As you can see from the table above, while all the providers said they will insure buildings where the freehold is shared, typically under their regular buildings insurance policies, it’s more hit and miss when it comes to one freeholder insuring a block of flats. Here, you may have to take out landlord or commercial insurance to cover the building.

Another option is to get a specialist flat insurance policy from a broker.

Martin Bridges, technical services manager at the British Insurance Brokers’ Association (BIBA), says: “There are a number of bespoke flat insurance policies on the market, which provide suitable protection for freeholders/ joint freeholders and will automatically extend to indemnify leaseholders.”

You can use BIBA’s tool (Biba.org.uk/find-insurance/) to find a broker in your area.

Specialist brokers in the flat insurance field include 1st Shaw Flat Insurance, Deacon, Midway Insurance Services and Residentsline, while Towergate specialises in flat conversions.

Is there anything else I should watch out for?

Phone a few providers to get different quotes and closely check the level of cover before picking a policy.

 LV= recommends checking that buildings insurance policies for flats include the following cover:

  • Communal areas, including communal gardens;
  • Liability cover for accidents if someone visiting hurts themselves;
  • Flats that stay unoccupied for any length of time;
  • Additional refurbishment by flat owners; and
  • Employer’s liability – if you employ security staff, for example.
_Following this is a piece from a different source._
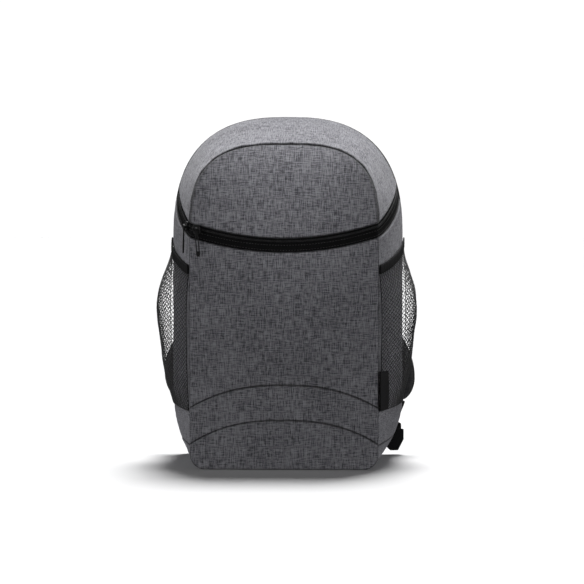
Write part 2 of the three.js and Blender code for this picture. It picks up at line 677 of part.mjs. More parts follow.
// Webbing from the lower slot of the lock down to the corner tab
function strapWebbing(sign) {
  const lock = lockMiddle(sign);
  const { along, out } = strapFrame(1, sign);
  const pitch = (LOCK.height - LOCK.bar) / LOCK.slots;
  const slotPlace = lock.clone().addScaledVector(along, pitch / 2);
  const behind = LOCK.thick / 2 + WEBBING.thick + SEAM_GAP;
  const tabY = BACK_Y + SEAM_GAP + TAB.thick + SEAM_GAP + WEBBING.thick / 2;
  const tabMiddle = new THREE.Vector3(sign * (TAB.outer - WEBBING.width / 2 - 3), tabY, 0);
  const route = [
    slotPlace.clone().addScaledVector(along, -pitch / 2 - WEBBING.tuck).addScaledVector(out, behind),
    slotPlace.clone().addScaledVector(along, -LOCK.slotHeight / 4).addScaledVector(out, behind),
    slotPlace.clone().addScaledVector(out, 0),
    slotPlace.clone().addScaledVector(along, LOCK.slotHeight / 4).addScaledVector(out, -behind),
    slotPlace.clone().addScaledVector(along, pitch / 2 + LOCK.bar).addScaledVector(out, -behind),
    tabMiddle.clone().setZ(TAB.high + WEBBING.lead).add(new THREE.Vector3(0, TAB.thick, 0)),
    tabMiddle.clone().setZ(TAB.high - 4),
    tabMiddle.clone().setZ(TAB.low + WEBBING.lead),
  ];
  const rings = route.map((point, i) => {
    const ahead = route[Math.min(route.length - 1, i + 1)].clone();
    const tangent = ahead.sub(route[Math.max(0, i - 1)]).normalize();
    const lockAcross = strapFrame(1, sign).across.clone();
    const share = clamp((i - 3) / 3, 0, 1);
    lockAcross.multiplyScalar(Math.sign(lockAcross.x));
    const across = lockAcross.lerp(new THREE.Vector3(1, 0, 0), share).normalize();
    const normal = new THREE.Vector3().crossVectors(across, tangent).normalize();
    const [w, t] = [WEBBING.width / 2, WEBBING.thick / 2];
    return [[w, t], [w, -t], [-w, -t], [-w, t]].map(([a, b]) => (
      point.clone().addScaledVector(across, a).addScaledVector(normal, b)
    ));
  });
  return loft(rings);
}

// A folded tab sewn at the lower back corner
function cornerTab(sign) {
  const outline = [
    [TAB.inner, TAB.low + TAB.shoulder],
    [TAB.inner + TAB.shoulder, TAB.low],
    [TAB.outer - TAB.shoulder / 2, TAB.low],
    [TAB.outer, TAB.low + TAB.shoulder],
    [TAB.outer, TAB.high],
    [TAB.outer - WEBBING.width - 2, TAB.high],
  ];
  const shape = new THREE.Shape(outline.map(([x, z]) => new THREE.Vector2(sign * x, z)));
  const tab = new THREE.ExtrudeGeometry(shape, { depth: TAB.thick, bevelEnabled: false });
  tab.rotateX(Math.PI / 2);
  tab.translate(0, BACK_Y + SEAM_GAP + TAB.thick, 0);
  return tab;
}

// Where a slider sits: the middle of the coil, its direction along the zip and outwards
function frontSliderSeat() {
  const h = (COIL_LOW + COIL_HIGH) / 2 - 1;
  const x = FRONT_SLIDER.across;
  const z = zipLow(x) + h;
  const step = 2;
  const slope = (faceDepth(x + step, z) - faceDepth(x - step, z)) / (2 * step);
  const out = new THREE.Vector3(slope, -1, 0).normalize();
  const lean = THREE.MathUtils.degToRad(FRONT_SLIDER.lean);
  const along = new THREE.Vector3(Math.cos(lean), slope * Math.cos(lean), -Math.sin(-lean)).normalize();
  return { place: new THREE.Vector3(x, faceDepth(x, z), z), out, along };
}

function sideSliderSeat() {
  const h = (COIL_LOW + COIL_HIGH) / 2 - 1;
  const at = (share) => sidePoint(ZIP_CORNER + h, ZIP_CORNER + ZIP.rise + h, share, -1);
  const step = 0.01;
  const share = SIDE_SLIDER.depthShare;
  const along = at(share - step).sub(at(share + step)).normalize();
  const flat = new THREE.Vector3(along.x, along.y, 0).normalize();
  const out = new THREE.Vector3(flat.y, -flat.x, 0).normalize();
  out.multiplyScalar(-Math.sign(out.x));
  return { place: at(share), out, along };
}

// The whole bag
const bag = new THREE.Group();
bag.name = 'cooler_backpack';

function add(name, geometry, material, parent = bag) {
  const mesh = new THREE.Mesh(geometry, material);
  mesh.name = name;
  parent.add(mesh);
  return mesh;
}

for (const [name, geometry] of Object.entries(frontPanels())) {
  add(name, geometry, CLOTH);
}
add('brow_panel', browPanel(), CLOTH);
add('crown_panel', crownPanel(), CROWN_CLOTH);
add('base_panel', basePanel(), CLOTH);
add('back_panel', backPanel(), BACK_CLOTH);
add('zip_tape_lower', zipStrip(SEAM_GAP, ZIP_LOWER_TAPE, 0, ZIP.thick), ZIP_BLACK);
add('zip_coil', zipStrip(COIL_LOW, COIL_HIGH, ZIP_COIL.proud, ZIP.thick), ZIP_BLACK);
add('zip_tape_upper', zipStrip(COIL_HIGH + SEAM_GAP, ZIP.height - 2 * SEAM_GAP, 0, ZIP.thick), ZIP_BLACK);

for (const { name, sign } of SIDES) {
  add(`side_panel_${name}`, sidePanel(sign), CLOTH);
  add(`pocket_net_${name}`, pocketNet(sign), NET_CORD);
  add(`pocket_binding_${name}`, pocketBinding(sign), ELASTIC);
  add(`shoulder_strap_${name}`, shoulderStrap(sign), BACK_CLOTH);
  add(`strap_webbing_${name}`, strapWebbing(sign), WEB_BLACK);
  add(`corner_tab_${name}`, cornerTab(sign), WEB_BLACK);
  const lock = add(`ladder_lock_${name}`, ladderLock(), PLASTIC);
  const { across, out } = strapFrame(1, sign);
  across.multiplyScalar(Math.sign(across.x));
  lock.position.copy(lockMiddle(sign));
  lock.quaternion.setFromRotationMatrix(new THREE.Matrix4().makeBasis(across, out, across.clone().cross(out)));
}

const tag = add('side_tag', sideTag(), WEB_BLACK);
tag.position.set(FRONT.half + TAG.standOff, -DEPTH / 2, TAG.low);
tag.rotation.z = -THREE.MathUtils.degToRad(TAG.splay);

for (const [name, seat] of [['front', frontSliderSeat()], ['side', sideSliderSeat()]]) {
  const { place, out, along } = seat;
  const back = out.clone().negate();
  const up = new THREE.Vector3().crossVectors(along, back).normalize();
  const group = new THREE.Group();
  group.position.copy(place).addScaledVector(out, SLIDER.seat);
  group.quaternion.setFromRotationMatrix(new THREE.Matrix4().makeBasis(along, back, up));
  bag.add(group);
  add(`zip_slider_${name}`, sliderBody(), METAL, group);
  add(`zip_pull_${name}`, pullBody(), METAL, group).position.set(0, -BAR_OUT, 0);
}

export default bag;
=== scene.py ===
"""The looks of a grey melange cooler backpack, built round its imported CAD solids.

Metres, +Z up. The front panel faces -Y and the bag stands on z = 0. The sizes below repeat the part's own
driving dimensions, so each cloth panel, strap and fitting lies where the solid that it stands for lies.
"""

from __future__ import annotations

import json
import logging
import math
from collections.abc import Callable, Iterator, Sequence
from contextlib import contextmanager
from dataclasses import dataclass
from enum import Enum

import bpy
import numpy as np
from mathutils import Matrix, Vector

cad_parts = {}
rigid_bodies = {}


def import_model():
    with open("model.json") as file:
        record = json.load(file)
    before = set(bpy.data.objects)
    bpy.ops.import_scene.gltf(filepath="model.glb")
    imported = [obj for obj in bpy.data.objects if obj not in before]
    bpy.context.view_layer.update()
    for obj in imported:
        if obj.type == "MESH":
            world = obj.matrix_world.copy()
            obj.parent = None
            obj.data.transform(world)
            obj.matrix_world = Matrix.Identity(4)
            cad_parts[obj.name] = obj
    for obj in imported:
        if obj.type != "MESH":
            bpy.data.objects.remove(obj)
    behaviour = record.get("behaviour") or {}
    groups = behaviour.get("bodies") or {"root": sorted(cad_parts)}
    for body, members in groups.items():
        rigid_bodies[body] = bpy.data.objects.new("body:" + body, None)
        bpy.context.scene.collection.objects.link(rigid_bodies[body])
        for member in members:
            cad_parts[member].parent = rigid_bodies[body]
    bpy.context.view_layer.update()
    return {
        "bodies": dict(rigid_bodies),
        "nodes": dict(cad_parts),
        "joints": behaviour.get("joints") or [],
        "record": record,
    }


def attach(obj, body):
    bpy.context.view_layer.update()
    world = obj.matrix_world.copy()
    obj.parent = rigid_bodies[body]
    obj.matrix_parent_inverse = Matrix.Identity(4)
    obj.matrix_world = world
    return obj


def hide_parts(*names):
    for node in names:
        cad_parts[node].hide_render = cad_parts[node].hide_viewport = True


LOG = logging.getLogger("cooler_backpack")
WEAVE = "weave"
# The vertex attribute that holds the painted shade along the seams: how much the cloth's colour is darkened
# where a seam's recess would lie in shade.
PAINTED_SHADE_ATTRIBUTE = "seam"

UPRIGHT = (math.pi / 2, 0, 0)

Points = np.ndarray
Colour = tuple[float, float, float]
Curve = Callable[[Points], Points]
Surface = Callable[[Points, Points], Points]


class Ride(Enum):
    """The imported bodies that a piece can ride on."""

    BAG = "bag"
    PULL_FRONT = "pull_front"
    PULL_SIDE = "pull_side"


class Slot(Enum):
    """The record's material slots."""

    CLOTH = "melange_cloth"
    BACK = "back_cloth"
    NET = "net"
    ELASTIC = "elastic"
    ZIP = "zip_tape"
    WEBBING = "webbing"
    METAL = "black_metal"
    PLASTIC = "black_plastic"


class Side(Enum):
    """The sides of the bag seen from the front, with the sign of their X."""

    LEFT = -1
    RIGHT = 1


# Small tools for meshes


def select_only(*pieces: bpy.types.Object) -> None:
    """Leaves only these objects selected, with the first of them active.

    Args:
        pieces: The objects to select.
    """
    for other in list(bpy.context.selected_objects):
        other.select_set(False)
    for piece in pieces:
        piece.select_set(True)
    bpy.context.view_layer.objects.active = pieces[0]


class Pick(Enum):
    """What a selection in edit mode is made of."""

    VERTEX = (True, False, False)
    EDGE = (False, True, False)
    FACE = (False, False, True)


@contextmanager
def editing(
    piece: bpy.types.Object, pick: Pick = Pick.VERTEX, chosen: Sequence[int] | None = None
) -> Iterator[None]:
    """Edit mode on one piece.

    Args:
        piece: The mesh object to edit.
        pick: The kind of selection.
        chosen: The edges or faces selected on the way in, or None for all of the mesh.

    Returns:
        A context that leaves edit mode at its end.
    """
    select_only(piece)
    bpy.context.tool_settings.mesh_select_mode = pick.value
    for group in (piece.data.vertices, piece.data.edges, piece.data.polygons):
        group.foreach_set("select", np.full(len(group), chosen is None))
    if chosen is not None:
        group = piece.data.edges if pick is Pick.EDGE else piece.data.polygons
        wanted = np.zeros(len(group), bool)
        wanted[list(chosen)] = True
        group.foreach_set("select", wanted)
    bpy.ops.object.mode_set(mode="EDIT")
    try:
        yield
    finally:
        bpy.ops.object.mode_set(mode="OBJECT")


def modified(piece: bpy.types.Object, kind: str, **settings: object) -> bpy.types.Object:
    """Adds a modifier and applies it.

    Args:
        piece: The object to change.
        kind: The modifier's type.
        settings: The modifier's values by name.

    Returns:
        The same object.
    """
    select_only(piece)
    modifier = piece.modifiers.new(kind.title(), kind)
    for name, value in settings.items():
        setattr(modifier, name, value)
    bpy.ops.object.modifier_apply(modifier=modifier.name)
    return piece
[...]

Mr Robertson adds that freeholders may also want to consider taking out terrorism insurance and directors’ and officers’ insurance if you are the director of a management company or a limited company, set up by a residents’ association. These policies are typically separate add-ons.

He points out that valuations for re-building costs, which is what buildings insurance is based on, should also be considered every three years to ensure cover reflects the true value of the property.